You cannot really experience love with a project or cause. You can have love by some definition for a cause, or love doing a project, but you can’t have a relationship with a project or cause, because a project, a cause is not a living thing.

Making God a project or a cause has profound negative implications in, for example, the way we are governed, in our attitude to the environment, and in the way we treat each other in families and personal relationships.

But look again at the Nicene Creed: “…one Lord Jesus Christ, the only-begotten Son of God, begotten of the Father before all worlds; God of God, Light of Light, very God of very God; begotten, not made, being of one substance” – homo-ousius, no iota – “with the Father, by whom all things were made.”

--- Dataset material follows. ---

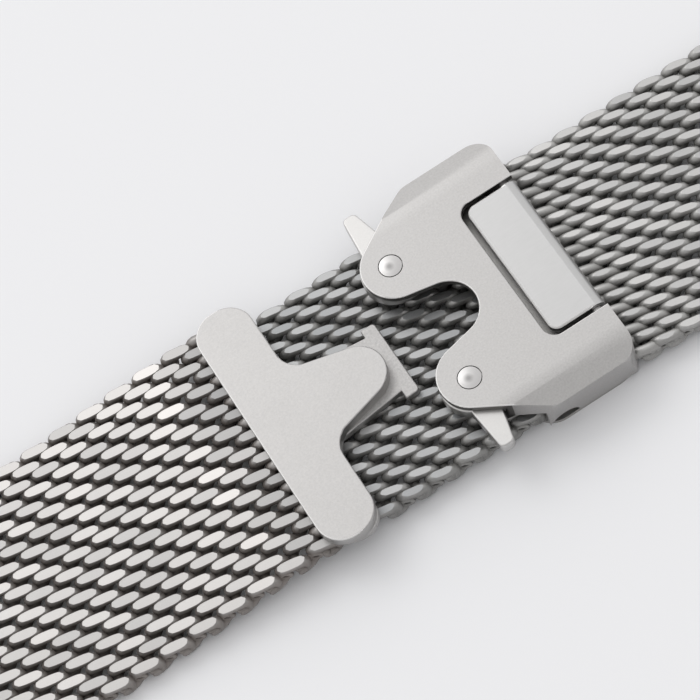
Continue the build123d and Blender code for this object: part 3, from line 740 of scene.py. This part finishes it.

We believe that God is not distant, is not a project or cause, but a living, loving, active God who cares about the world. What’s more, we believe that because God cares, God sent Jesus – begotten, not made – to us to form a new and everlasting relationship with us, and we believe that God comes to us personally in the Holy Spirit.

What we say about God matters, and we say that we believe in God, who is our Creator, Redeemer and Counselor; Father, Son and Holy Spirit.

And while it is true that however we say it, we cannot fully comprehend the mystery of the Trinity, it is also emphatically true that, because we know that God loves us, has redeemed us, and is active and present with us always, we will never be without the hope, joy and love which are ours through:

“God in three persons... Blessed Trinity!”